Ténu, le fil conducteur de ce roman plein de violence et d'humour consiste en l'histoire de José Maturana, ex-drogué, ex-taulard, ex-pasteur évangéliste en Floride, devenu écrivain pour l'église de son gourou tatoué Walter de la Salle, puis poète et missionnaire itinérant. Maturana témoigne ainsi, dans les trois chapitres pairs de la 1ère partie, de ce que fut son "Ministère de la Miséricorde", histoire surprenante, croustillante et truculente qui vaut à elle seule qu'on ouvre ce bouquin, —que certains lecteurs ont pris à tort pour un thriller ou un polar à cause du titre homonyme d'Herbert Liebermann. Comme José Maturana met fin à ses jours, le congrès s'émeut tandis que les bombes pleuvent sur la ville. Le narrateur des trois chapitres impairs de la 1ère partie reprend malgré tout son enquête sur l'ex-pasteur : c'est "Nécropolis", la 3ème partie du roman, tandis que les témoignages des deux femmes que José a connues, Jessica et Wanda, viennent contredire et compléter ce que les congressistes ont entendu.

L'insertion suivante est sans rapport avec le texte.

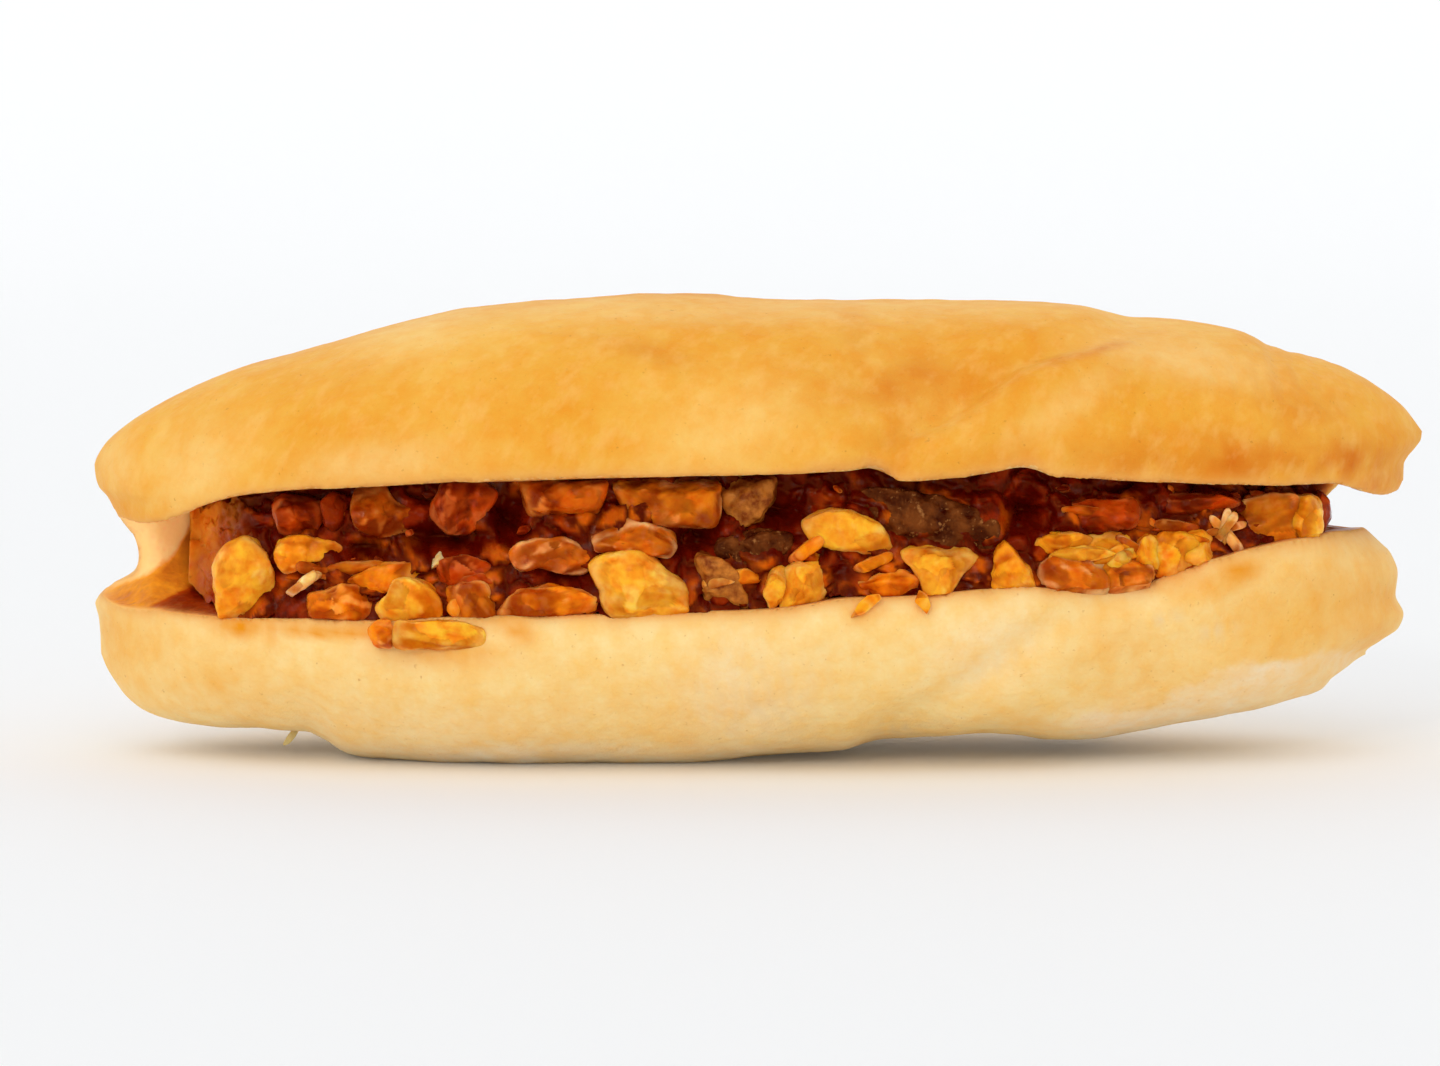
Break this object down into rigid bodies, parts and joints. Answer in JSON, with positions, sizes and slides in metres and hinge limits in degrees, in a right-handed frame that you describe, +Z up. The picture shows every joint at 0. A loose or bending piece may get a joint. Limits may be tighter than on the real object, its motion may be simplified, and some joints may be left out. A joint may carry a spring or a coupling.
{
  "type": "chicken samoli sandwich",
  "caption": "Soft golden samoli roll, slit lengthwise and filled with diced chicken in dark spiced sauce, cooked pepper and onion.",
  "frame": {"origin": "middle of the footprint, on the surface that the roll lies on", "axes": "+X along the roll, to the right as seen from the open side; +Y from the open side to the hinge; +Z up"},
  "size_m": [0.2099, 0.0761, 0.0725],
  "materials": {
    "samoli_bread": "soft golden baked crust, pale cream below, matt with a faint sheen",
    "spiced_chicken": "golden to red-brown cooked meat, glossy with sauce",
    "cooked_onion": "soft brown translucent onion, wet",
    "cooked_pepper": "dark olive-brown skin, wet and glossy"
  },
  "bodies": {
    "root": {"samoli_roll": "samoli_bread", "chicken_filling": "spiced_chicken", "onion_front": "cooked_onion", "onion_top": "cooked_onion", "pepper_slab": "cooked_pepper", "pepper_scrap": "cooked_pepper"}
  },
  "joints": []
}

Santiago Gamboa n'est pas avare de références culturelles avec par exemple les livres qui attendent le narrateur débarquant dans la maison insulaire de Maturana, ou avec sa conversation chez la Vedovelli. « Vous aimez la littérature italienne ? demanda-t-elle. Eh bien on pourrait parler pendant des jours de la beauté de cette littérature, mais par où commencer ? Carlo Emilio Gadda, Bufalino, Carlo Levi et Primo Levi, les poèmes d'Ungaretti, et ce terrible poème de Salvatore Quasimodo : "Tout homme est assis dans le cœur de la terre/ traversé par un rayon de lumière/ Et aussitôt la nuit tombe", je me trompe peut-être un peu, ma mémoire est mauvaise. Il y aussi Calvino, Sciascia et Boccace, dont les personnages cernés par la peste se réunissent pour raconter des histoires, comme nous le faisons dans ce congrès assiégé…» L'intrigue s'inscrit effectivement dans l'héritage du "Décaméron" de Boccace, à ceci près que la peste qui maintenait enfermés les personnages dans une villa toscane est ici un conflit israélo-arabe pour le contrôle de Jérusalem alias « AlQuddsville ». Si dans le "Décaméron" on lit que les personnages « goutèrent pour la première fois les grands plaisirs de l'amour », dans l'œuvre de Gamboa des scènes très crues abondent avec le récit de la Vedovelli et cette tendance pornographique tend à déborder. En contre-partie —si l'on peut dire— l'auteur s'amuse avec les noms des lieux ou de ses personnages, inventant l'écrivain Rachid Salman, ou peuplant son roman d'Ebenezers! Un prénom qui évoque la perte de l'arche d'alliance tombée aux mains des Philistins. Quant à 1209, ce n'est pas une date dans un ancien conflit du Proche-Orient, mais un numéro de chambre… En somme un gros roman plein d'ombres et de lumières, aux registres variés, pour un public averti.
• Santiago GAMBOA : Nécropolis 1209. Traduit par François Gondry. Métailié, 2010, 413 pages.